Kenanga Research & Investment

Kenanga Research - “On Our Radar” Tracker Review - Expecting a consolidation mode

kiasutrader
Publish date: Tue, 02 Jul 2013, 10:27 AM

The review of monetary policies by the various major central banks has led the global equity markets' volatility to spike in June. Similarly, the FBMKLCI also experienced a volatile month, where the benchmark index traded in a range of 69 points from a low of 1,723.74 to a high of 1,792.67 points. During the month under review, we have recommended five new trading buy ideas as well as a take profit call on TAMBUN INDAH, which the stock had provided a handsome 35% total return within the 2-month investment horizon.  Despite a volatile trading sentiment for the overall market, our On Our Radar (OR) tracker total return continues to outperform the benchmark index by 40 bps on a MoM basis and 700 bps on a YTD basis.  Meanwhile, the average total return of both the realised and unrealised portfolios since inception stood at 17.0%, beating the 11.5% gain in the FBMKLCI. Moving forward, we expect the market to trade sideways with a consolidation mode in the next few weeks. Upside is likely capped at 1,763-1,784 range, in our view. 

Added five new Trading Buys in June. The local market had experienced a higher volatility last month after the various major central banks started to review its respective monetary policies and leading the global equity markets' volatility to spike. Similarly, we also saw the FMBKLCI to trade between 1,723.74 to 1,792.67 points range (or a 68.9 points range) and closed at 1769.22 points (or +0.24% MoM) in June. In tandem with the higher volatility in the market, the five new stocks (out of the seven On Our Radar (“OR”) reports) that we recommended in June had experienced an average +0.5% return since introduced, of which GLOBAL ORIENTAL (“GLOBAL”) and GHL SYSTEM share prices had advanced by 8.8% and 5.8% respectively. The remaining three new trading buys  counters were namely, GLOMAC; SBC CORPORATION; and KELINGTON, which share prices have retreated by -6.2%; -5.9% and 0% respectively since introduced.  

Average total return of 1.3% in June vs 0.9% in FBMKLCI.  Thus far, there are still twenty stocks in our OR portfolio tracker list with Trading Buy recommendations (from 17 companies as at end-May 2013). The overall portfolio recorded a total return of 1.3% MoM in June, outperforming the FBMKLCI by 87 bps in the same period. The star performers for the month were SPRITZER (+18.3%), MY EG (+14.8%) and PWROOT (+12.0%). GADANG was the only stock recording a double-digit negative return of -12.6% in the month. On a YTD basis (as on 30th of June 2013), our OR tracker portfolio, which comprised of stocks that we still have Trading Buy ratings on, recorded a total return of 15.4% in contrast to the +8.4% return of the FBMKLCI. 
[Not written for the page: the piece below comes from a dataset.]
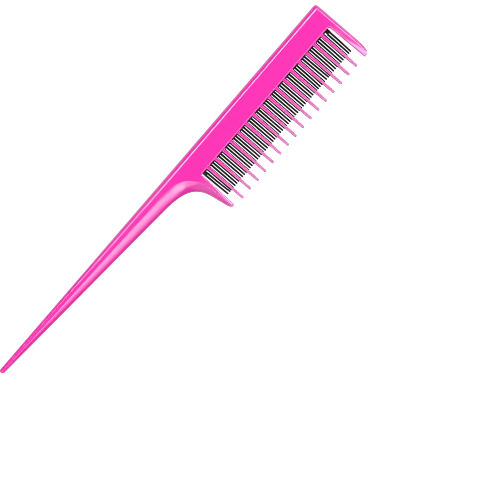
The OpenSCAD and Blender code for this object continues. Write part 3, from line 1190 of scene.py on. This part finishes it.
@dataclass(frozen=True)
class InsertBar:
    """The insert's bar, which fills the slot and stands out of it, with a deeper block at each end.

    Attributes:
        at: The shared stations.
        show: How far the bar stands out of the slot.
        block_length: Length of each end block.
        corner: Radius of the long edges.
        wear: How worn it is all over.
        steps: Points round each long edge.
        even_rings: Sections along the stretch between the blocks.
    """

    at: Stations
    show: float = 0.5
    block_length: float = 2.145
    corner: float = 0.15
    wear: float = 0.5
    steps: int = 5
    even_rings: int = 40

    def shell(self) -> Shell:
        """Sections along X: a rounded rectangle whose low side steps down at the two blocks.

        Each section is drawn in by r - sqrt(r^2 - (r - d)^2) at distance d from an end, where r is
        the radius of the edges.

        Returns:
            The bar's closed skin.
        """
        low, high = node_box("insert_bar")
        fine = self.corner * (1 - np.cos(np.radians(np.linspace(0.0, 90.0, self.steps))))
        end = np.array([low[0], high[0]])
        step = np.array([low[0] + self.block_length, high[0] - self.block_length])
        left = np.concatenate([end[0] + fine, step[0] - fine[::-1], step[0] + fine])
        right = np.concatenate([step[1] - fine[::-1], step[1] + fine, end[1] - fine[::-1]])
        even = np.linspace(left[-1], right[0], self.even_rings)[1:-1]
        x = np.concatenate([left, even, right])
        block = (x <= step[0]) | (x >= step[1])
        block[len(left) - self.steps] = False
        block[len(left) + len(even) + self.steps - 1] = False
        y_low = np.where(block, low[1], self.at.y_edge - self.show)
        off_end = np.minimum(x - end[0], end[1] - x)
        inset = self.corner - round_edge(off_end, self.corner)
        half = (high[2] - low[2]) / 2 - inset
        middle = (high[2] + low[2]) / 2
        turn = np.linspace(0.0, math.pi / 2, self.steps)
        quarter = self.corner * np.stack([1 - np.cos(turn), 1 - np.sin(turn)], -1)
        corners = []
        for y_side, z_side in ((0, 1), (1, 1), (1, 0), (0, 0)):
            order = quarter if (y_side + z_side) % 2 else quarter[::-1]
            y = high[1] - order[:, 0] if y_side else (y_low + inset)[:, None] + order[:, 0]
            z = half[:, None] - order[:, 1]
            sides = np.broadcast_arrays(x[:, None], y, middle + (z if z_side else -z))
            corners.append(np.stack(sides, -1))
        rings = np.concatenate(corners, 1)
        return tube(rings, {Mark.RIM: np.full(rings.shape[:2], self.wear)})


# Putting the comb together -----------------------------------------------------------------------


@dataclass(frozen=True)
class Comb:
    """The whole comb: one moulding in six pieces, and the insert in two.

    Attributes:
        long_count: Number of long teeth in a row.
        long_root: Width that the node's box allows for each of them.
        long_half_width: Half their width at root and tip.
        long_half_depth: Half their thickness at root and tip.
        row_shift: How far the rows of long teeth stand off their even places, along X.
        fine_count: Number of fine teeth.
        fine_root: Width that the bar allows for each fine tooth.
        fine_half_width: Half a fine tooth's width at root and tip.
        fine_half_depth: Half its thickness at root and tip.
        fine_shift: How far the fine teeth after the first stand off their even places, along X.
        end_leans: How far the first two and the last two fine teeth lean at their tips.
        bent: For each group of bent fine teeth, the number of its first one and their leans.
    """

    long_count: int = 16
    long_root: float = 1.55
    long_half_width: tuple[float, float] = (0.85, 0.60)
    long_half_depth: tuple[float, float] = (0.75, 0.45)
    row_shift: float = -0.15
    fine_count: int = 66
    fine_root: float = 0.98
    fine_half_width: tuple[float, float] = (0.49, 0.42)
    fine_half_depth: tuple[float, float] = (0.65, 0.45)
    fine_shift: float = -0.1
    end_leans: tuple[float, float, float, float] = (0.3, 0.48, -0.2, -0.36)
    bent: tuple[tuple[int, tuple[float, ...]], ...] = (
        (48, (-0.2, -0.3, -0.3)),
        (52, (0.15, 0.2) + (-0.2,) * 10),
    )

    def long_row(self, node: str, at: Stations) -> ToothRow:
        """The long teeth of one row, where its node's box has them.

        Args:
            node: The row's node.
            at: The shared stations.

        Returns:
            The row.
        """
        low, high = node_box(node)
        inset = self.long_root / 2
        centres = np.linspace(low[0] + inset, high[0] - inset, self.long_count) + self.row_shift
        return ToothRow(
            centres=centres,
            y_root=np.full(self.long_count, at.y_edge),
            y_tip=low[1],
            z_middle=(low[2] + high[2]) / 2,
            half_width=self.long_half_width,
            half_depth=self.long_half_depth,
            lean=np.zeros(self.long_count),
        )

    def fine_row(self, at: Stations, bar: InsertBar) -> ToothRow:
        """The fine teeth between the two rows of long ones, the end pairs on the bar's blocks.

        Args:
            at: The shared stations.
            bar: The bar that they stand on.

        Returns:
            The row.
        """
        bar_low, bar_high = node_box("insert_bar")
        low, high = node_box("fine_teeth")
        inset = self.fine_root / 2
        centres = np.linspace(bar_low[0] + inset, bar_high[0] - inset, self.fine_count)
        centres[1:] += self.fine_shift
        ends = [0, 1, -2, -1]
        y_root = np.full(self.fine_count, at.y_edge - bar.show)
        y_root[ends] = bar_low[1]
        lean = np.zeros(self.fine_count)
        lean[ends] = self.end_leans
        for first, leans in self.bent:
            lean[first : first + len(leans)] = leans
        return ToothRow(
            centres=centres,
            y_root=y_root,
            y_tip=low[1],
            z_middle=(low[2] + high[2]) / 2,
            half_width=self.fine_half_width,
            half_depth=self.fine_half_depth,
            lean=lean,
            power=4.0,
            flare=0.12,
            sunk=0.08,
            around=12,
            along=14,
        )

    def build(self) -> list[bpy.types.Object]:
        """Makes every piece, dresses it and lets it stand for its node.

        Returns:
            The pieces.
        """
        at = Stations.from_frame()
        form = BodyForm(at)
        tail = Tail(form)
        bar = InsertBar(at)
        pink, black = MouldedPink().build(), MouldedBlack().build()
        plan = (
            ("tail", tail, pink, Slot.BODY),
            ("heel_guard", HeelGuard(form, tail), pink, Slot.BODY),
            ("spine", Spine(form), pink, Slot.BODY),
            ("toe_guard", ToeGuard(form), pink, Slot.BODY),
            ("front_teeth", self.long_row("front_teeth", at), pink, Slot.BODY),
            ("back_teeth", self.long_row("back_teeth", at), pink, Slot.BODY),
            ("insert_bar", bar, black, Slot.INSERT),
            ("fine_teeth", self.fine_row(at, bar), black, Slot.INSERT),
        )
        pieces = []
        for node, maker, finish, slot in plan:
            piece = maker.shell().make(f"{node}_skin", finish)
            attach(piece, ROOT)
            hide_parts(node)
            LOG.info("%s: %d faces", piece.name, len(piece.data.polygons))
            pieces.append(piece)
        return pieces


# Studio ------------------------------------------------------------------------------------------


@dataclass(frozen=True)
class SoftBox:
    """A flat soft light that faces the comb.

    Attributes:
        name: The light's name.
        azimuth: Direction from the comb, in degrees round from +X.
        polar: Angle from straight up, in degrees.
        spread: Angles that it fills, along the horizon and up and down.
        radiance: Brightness of its face.
    """

    name: str
    azimuth: float
    polar: float
    spread: tuple[float, float]
    radiance: float

    def build(self, target: Array, distance: float) -> None:
        """Adds the light.

        Args:
            target: The point that it faces, in metres.
            distance: How far from that point it stands, in metres.
        """
        a, p = math.radians(self.azimuth), math.radians(self.polar)
        away = np.array([math.sin(p) * math.cos(a), math.sin(p) * math.sin(a), math.cos(p)])
        wide, tall = (2 * distance * math.tan(math.radians(s) / 2) for s in self.spread)
        light = bpy.data.lights.new(self.name, "AREA")
        light.shape = "RECTANGLE"
        light.size, light.size_y = wide, tall
        light.energy = self.radiance * WATTS_PER_RADIANCE * wide * tall
        lamp = bpy.data.objects.new(self.name, light)
        lamp.location = target + distance * away
        lamp.rotation_euler = (p, 0.0, a + math.pi / 2)
        bpy.context.scene.collection.objects.link(lamp)


@dataclass(frozen=True)
class Studio:
    """A pale floor, soft lights below a darker sky, and the camera straight above the comb.

    Attributes:
        floor_size: Side of the floor, in metres.
        floor_colour: Its colour.
        floor_glow: How much light it gives of itself, as a lit table does.
        floor_gap: How far it lies under the comb, in metres.
        distance: Distance of the lights, in metres.
        boxes: The lights.
        ceiling: Brightness overhead.
        horizon: Brightness at the horizon.
        ceiling_from: Height on a sphere of radius 1 where the ceiling's full brightness begins.
        camera_height: Height of the camera above the comb, in metres.
        middle: Height of the comb's middle plane, in metres.
        field_width: Width of the view at that plane, in metres.
        view_centre: Point under the middle of the view, in metres.
        roll: Turn of the camera about its own axis, in degrees.
        sensor: Width of the camera's sensor, in millimetres.
        filter_width: Width of the smoothing of the picture; less is crisper.
    """

    floor_size: float = 30.0
    floor_colour: Colour = (0.13, 0.13, 0.13, 1.0)
    floor_glow: float = 0.90
    floor_gap: float = 0.00002
    distance: float = 1.4
    boxes: tuple[SoftBox, ...] = (
        SoftBox("front_box", -88.0, 33.0, (42.0, 14.0), 1.7),
        SoftBox("front_head_box", -76.0, 33.0, (22.0, 14.0), 1.1),
        SoftBox("front_low_box", -86.0, 46.0, (36.0, 12.0), 1.2),
        SoftBox("heel_box", -125.0, 32.0, (34.0, 14.0), 1.9),
        SoftBox("heel_low_box", -160.0, 54.0, (40.0, 44.0), 0.4),
        SoftBox("high_box", -175.0, 17.0, (60.0, 11.0), 2.1),
        SoftBox("tail_box", 180.0, 35.0, (16.0, 12.0), 4.2),
        SoftBox("back_strip", 84.0, 36.0, (20.0, 8.0), 17.0),
        SoftBox("corner_strip", 48.0, 44.0, (44.0, 8.0), 8.5),
        SoftBox("head_box", -2.0, 58.0, (30.0, 17.0), 6.4),
    )
    ceiling: float = 0.20
    horizon: float = 0.06
    ceiling_from: float = 0.6
    camera_height: float = 1.6
    middle: float = 0.003
    field_width: float = 0.2371
    view_centre: tuple[float, float] = (0.00621, -0.03561)
    roll: float = -49.26
    sensor: float = 36.0
    filter_width: float = 0.8

    def build_floor(self) -> None:
        """A large flat floor just under the comb, pale, and lit a little from within."""
        half = self.floor_size / 2
        sides = ((-half, -half), (half, -half), (half, half), (-half, half))
        corners = [(x, y, -self.floor_gap) for x, y in sides]
        mesh = bpy.data.meshes.new("floor")
        mesh.from_pydata(corners, [], [(0, 1, 2, 3)])
        g = Graph("floor_paper")
        inputs = {
            "Base Color": self.floor_colour,
            "Roughness": 0.9,
            "Specular IOR Level": 0.1,
            "Emission Color": (1.0, 1.0, 1.0, 1.0),
            "Emission Strength": self.floor_glow,
        }
        mesh.materials.append(g.finish(g.add("ShaderNodeBsdfPrincipled", inputs)))
        floor = bpy.data.objects.new("floor", mesh)
        bpy.context.scene.collection.objects.link(floor)

    def build_world(self) -> None:
        """Light from all round that is dim overhead and dimmer towards the horizon."""
        world = bpy.data.worlds.new("studio")
        bpy.context.scene.world = world
        world.use_nodes = True
        tree = world.node_tree
        tree.nodes.clear()
        ways = tree.nodes.new("ShaderNodeTexCoord")
        split = tree.nodes.new("ShaderNodeSeparateXYZ")
        ramp = tree.nodes.new("ShaderNodeMapRange")
        sky = tree.nodes.new("ShaderNodeBackground")
        out = tree.nodes.new("ShaderNodeOutputWorld")
        tree.links.new(ways.outputs["Generated"], split.inputs[0])
        tree.links.new(split.outputs["Z"], ramp.inputs["Value"])
        ramp.interpolation_type = "SMOOTHSTEP"
        levels = ((1, 0.0), (2, self.ceiling_from), (3, self.horizon), (4, self.ceiling))
        for key, value in levels:
            ramp.inputs[key].default_value = value
        tree.links.new(ramp.outputs["Result"], sky.inputs["Strength"])
        tree.links.new(sky.outputs["Background"], out.inputs["Surface"])

    def build_camera(self) -> None:
        """A long lens straight above, turned so that the comb lies across the view."""
        data = bpy.data.cameras.new("camera")
        data.sensor_width = self.sensor
        data.lens = self.sensor * (self.camera_height - self.middle) / self.field_width
        data.clip_end = 100.0
        camera = bpy.data.objects.new("camera", data)
        camera.location = (*self.view_centre, self.camera_height)
        camera.rotation_euler = (0.0, 0.0, math.radians(self.roll))
        bpy.context.scene.collection.objects.link(camera)
        bpy.context.scene.camera = camera

    def build(self) -> None:
        """Makes the camera, the floor, the lights and the sky, and keeps bright colours true."""
        self.build_camera()
        self.build_floor()
        for box in self.boxes:
            box.build(np.zeros(3), self.distance)
        self.build_world()
        bpy.context.scene.view_settings.view_transform = "Standard"
        bpy.context.scene.cycles.filter_width = self.filter_width


def main() -> None:
    """Builds the studio and the comb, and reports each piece."""
    logging.basicConfig(level=logging.INFO, format="%(message)s")
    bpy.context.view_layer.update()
    Studio().build()
    Comb().build()
    bpy.context.view_layer.update()


if __name__ == "__main__":
    main()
Continues to beat the benchmark index since inception.  Our OR tracker portfolio has recorded an average total return of +16.5% since its inception on 13th of August 2012, beating the +11.5% return in the FBMKLCI in the same period. The top three best performers (in terms of total return) in our OR tracker portfolio up to June 2013 for which we still have Trading Buy ratings on was PESTECH (+108%), FABER (+54%) and SPRITZER (+45%). Meanwhile, COCOALAND (-9%), SBC CORP (-6%) and GLOMAC (-6%) were the top three worst performers in our OR tracker.

Best and worst of stocks sold.  PWROOT (+68%) and TWSCORP (+37%) were the top performers in our realised OR portfolio tracker list, where we closed our open positions in March 2013 and Sept 2012 respectively. On the flip side, BONIA topped the worst performer list after we sold it on 19 March 2013 with a total realised loss of 17.1%.